Ein Kommentar aus der heutigen F.A.Z., Seite T1:
Schuss ins Blaue
Von Lukas Weber
Wer die Debatte der vergangenen Wochen aufmerksam verfolgt, könnte meinen, ein Pesthauch des Todes liegt in der Luft. Falls der Staat nicht rasch überall die giftigen Diesel aussperrt, werden die Menschen in den Städten wie die Fliegen sterben, irrsinnige Todeszahlen wabern durch den Raum. Um wie viele Minuten die Lebenserwartung der Leute denn wohl sinken wird, sagt niemand – kein Wunder, es weiß ja keiner. Aber dass irgend-etwas getan werden muss, gilt den meisten als gewiss, schließlich nehmen die Lungenerkrankungen zu, weil die Luft immer schlechter wird. Diesen Eindruck zu erwecken, haben windige Volksverdummer gut hingekriegt. Nur, dass die Luft so gut wie überall nicht schlechter, sondern immer besser wird. Wer in den sechzigern und siebziger Jahren in der Stadt groß geworden ist, erinnert sich an mannsdicke Rußwolken aus dem Brummi-Auspuff und den betörenden Duft aromatischer Kohlenwasserstoffe, weil Abgasreinigung ein Fremdwort war. Statt aber erstickt unter der Erde zu liegen, schreiben die Kinder von damals heute Kommentare, dass niemand gleich davon umfallen wird, wenn an einer Messstelle, die noch dazu viel zu nah an der Kreuzung steht, die gemessenen Stickoxid-Werte einen Tick zu hoch sind – aber immer noch niedriger als das, was im Büro sein darf. Muss man die Argumente ständig wiederholen, die gegen eine blaue Plakette sprechen? Mal abgesehen davon, dass sie keinen messbaren Erfolg bringen wird: Warum sollten wir mit viel Aufwand Autos umrüsten, wenn sie dann trotzdem draußen bleiben müssen?
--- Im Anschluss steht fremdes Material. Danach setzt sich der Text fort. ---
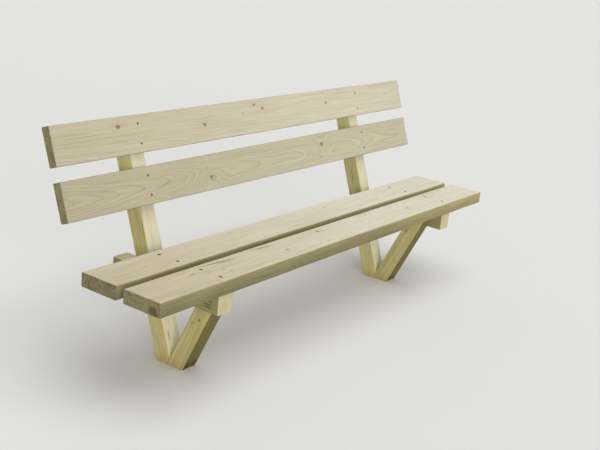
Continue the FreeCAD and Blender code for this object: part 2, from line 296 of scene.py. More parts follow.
def bore(bm, near, facing, steps, far):
    """Bores a stepped hole right through, to a far face. Each step is a depth and a radius."""
    depth, radius = steps[0]
    bottom = round_patch(bm, near, radius)
    for next_depth, next_radius in steps[1:]:
        travel = facing * (depth - next_depth)
        bottom = deepened(bm, bottom, near - facing * depth, travel, next_radius / radius)
        depth, radius = next_depth, next_radius
    way_out = round_patch(bm, far, radius)
    loops = list(bottom.edges) + list(way_out.edges)
    bmesh.ops.delete(bm, geom=[bottom, way_out], context="FACES_ONLY")
    bmesh.ops.bridge_loops(bm, edges=loops)


def sink(bm, near, radius, inwards, level):
    """Sinks a slanting recess for a screw head, with its bottom square to the screw at a level."""
    mouth = round_patch(bm, near, radius)
    bottom = bmesh.ops.extrude_discrete_faces(bm, faces=[mouth])["faces"][0]
    for vert in bottom.verts:
        vert.co += inwards * (level - vert.co).dot(inwards)


def weather(bm, width, thickness, rounding, hollow, knock, seed):
    """Sinks the faces by tenths of a millimetre and knocks the arrises back, never outwards.

    The hollow is the greatest depth on a face, and the knock is how deep dents and chips go.
    """
    bm.normal_update()
    moves = []
    for vert in bm.verts:
        along, across, through = vert.co
        deep = through * WAVES_ACROSS + seed * WAVES_APART
        wave = noise.noise(Vector((along * WAVES_ALONG, across * WAVES_ACROSS, deep)))
        depth = hollow * (0.5 + 0.5 * wave)
        past_side = abs(across) - (width / 2 - rounding)
        past_face = abs(through) - (thickness / 2 - rounding)
        if past_side > 0 and past_face > 0:
            roundness = min(past_side, past_face) / rounding
            side = (1 if across > 0 else 0) + (2 if through > 0 else 0)
            spot = (along * DENTS, side * DENTED_ARRISES_APART, seed * DENTS_APART)
            dents = noise.noise(Vector(spot))
            spot = (along * CHIPS, side * CHIPPED_ARRISES_APART, seed * CHIPS_APART)
            chips = noise.noise(Vector(spot))
            dented = max(0, dents - DENTS_FROM) * DENTS_SHARE
            chipped = max(0, chips - CHIPS_FROM) * CHIPS_SHARE
            depth += knock * roundness * (dented + chipped)
        moves.append((vert, vert.normal * -depth))
    for vert, move in moves:
        vert.co += move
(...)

Ist die Plakette erst einmal da, wird sie nicht das letzte, sondern das erste Mittel der Wahl sein, wenn die Grenzwerte überschritten werden. Mit dem Papperl ist es einfacher, gleich die ganze Stadt abzuriegeln, statt die Straße mit dem einzigen von vier Messpunkten, der zu viel anzeigt. Auf die Klagen, dass der Bann für Tausende Dieselfahrer gar nicht rechtens ist, weil die Kommune es versäumt hat, zuvor ihre alten Busse umzurüsten, sind wir jetzt schon gespannt.